Nel 1979 si compravano, casomai le moto giapponesi; erano gli anni delle famose battutine sceme del tipo Cosa dice una moto giapponese in riva al mare? (Non fate l'honda) oppure Come si offende una moto giapponese? (La yamàha di to' ma'); bisognava averne, insomma, di fantasia, per andare a comprare una moto cecoslovacca. Le motociclette oltrecortina? Non si era sicuri, in fondo, nemmeno che esistessero; esistevano, invece. Eccome se esistevano.
Nel 1929, a Praga, il signor František Janeček, ad esempio, decise proprio di mettersi a costruire motociclette. Mise su uno stabilimento nel quartiere Pankrác (si pronuncia "pànrkraatz"), e la cosa garba parecchio al TB che ha S. Pancrazio come protettore; una volta presentatasi l'esigenza di dare un nome ai suoi prodotti, il signor Janeček scelse "JAWA" unendo le prime due lettere del suo cognome alle prime due di "Wanderer", un'azienda che gli forniva motori e componenti. Janeček & Wanderer, appunto. Jawa. Dal 1929 ancora in attività e con un nome pressoché immortale nel campo dello Speedway; da notare che, in tedesco, Wanderer significa "girellone, giramondo, viandante". Nomen, omen!
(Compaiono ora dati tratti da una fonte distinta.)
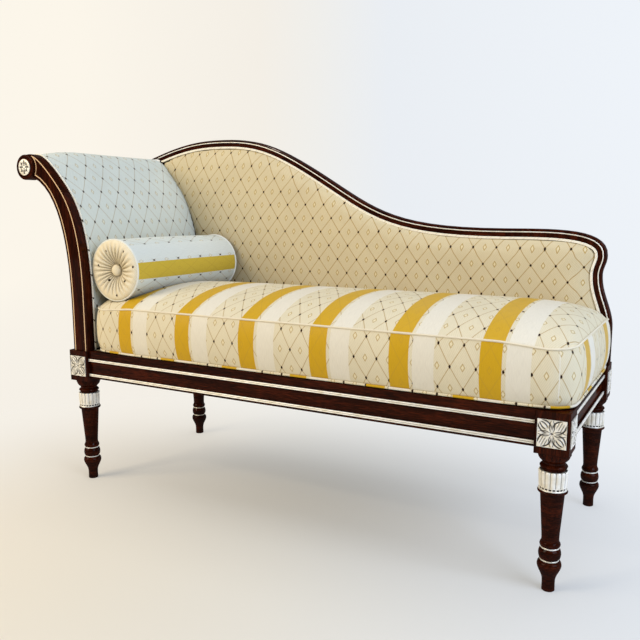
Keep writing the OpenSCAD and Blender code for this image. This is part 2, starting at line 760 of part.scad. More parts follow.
module arm_bottom_rail() {
    color("#b08a5a") along_y(board_back_y, frame_y)
        translate([board_in_x - arm_rail_from - arm_rail_w, seat_h]) square([arm_rail_w, bottom_rail_h]);
}
// A rail bent along the arm, planed to pass inside the outside panel and under the roll's core
module arm_rail(ends_shares) {
    color("#b08a5a") along_y(board_back_y, frame_y) difference() {
        ribbon(arm_section, arm_rail_from, arm_rail_from + arm_rail_w, ends_shares[0], ends_shares[1]);
        ribbon(outer_edge, arm_rail_w, -panel_in - arm_panel_t);
        translate([scroll_x, scroll_h]) circle(core_r);
    }
}
module arm_middle_rail() {
    arm_rail(middle_rail_shares);
}
module arm_top_rail() {
    arm_rail(top_rail_shares);
}
module arm_roll_core() {
    color("#b08a5a") translate([scroll_x, frame_y, scroll_h]) rotate([90, 0, 0])
        cylinder(r = core_r, h = frame_y - board_back_y);
}

module arm_webbing() {
    l = arm_pad_rear_y - pad_front_y;
    color("#8c7a5a") for (s = arm_web_shares)
        along_y(pad_front_y + s*l - arm_web_w/2, pad_front_y + s*l + arm_web_w/2)
            ribbon(arm_section, arm_pad_t + web_t/2, arm_pad_t + web_t*3/2, 0, top_rail_shares[1]);
}

// Padding of the arm: flush with the front board's edge, then swelling over it
module arm_pad() {
    l = arm_pad_rear_y - pad_front_y;
    function lift(s) = sin(90*min(s/pad_rise_share, 1));
    low = [0, 0, soft_gap];
    color("#c8d2d2") stuffed(
        [for (s = pad_station_shares) [
            for (i = [0:len(arm_section) - 1])
                let (p = arm_section[i] + lift(s)*(arm_full[i] - arm_section[i]))
                [p.x, pad_front_y + s*l, p.y] + (i == 0 ? low : [0, 0, 0])
        ]],
        [for (s = pad_station_shares) [
            for (i = [0:len(arm_section) - 1])
                let (p = arm_section[i] + arm_pad_t*normal(arm_section, i))
                [p.x, pad_front_y + s*l, p.y] + (i == 0 ? low : [0, 0, 0])
        ]]
    );
}

module arm_outside_panel() {
    color("#d8cfae") along_y(board_back_y, frame_y) ribbon(outer_edge, -panel_in, -panel_in - arm_panel_t);
}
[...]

Il tutto, naturalmente, affinché uno sconosciuto fiorentino, nel 1979, decidesse di distinguersi dalla massa e girare, appunto, a bordo di una squisitamente cecoslovacca Jawa TS 350 munita persino di sidecar; e dev'esserne rimasto parecchio soddisfatto, visto che queste foto risalgono a nemmeno un mese fa e la Jawa sidecarizzata sembra ancor essere bella viva e lottare insieme a noi. E, presumo, valere anche una fratta di soldi dato che alzi la mano chi di voi ha mai visto una moto cecoslovacca. Qualche macchina sì, le vecchie Škoda di sicuro (ne aveva una persino l'ingegnere capo dell'ATAF, l'ing. Orsi), ma una moto? Insomma, una sana iniezione di realismo socialista e materialismo dialettico alla vigilia degli anni '80. Altri tempi.
Jawa si pronuncia Iàva, e non "Giava" o qualcosa del genere. Credo di dover questa precisazione ai signori Janeček & Wanderer, che penso non si sarebbero mai immaginati che un loro modello si trovasse, più di ottant'anni dopo la fondazione dell'azienda, parcheggiato càcchio càcchio sotto le mura del viale Petrarca a Firenze. Così è, ed è un bel vedere.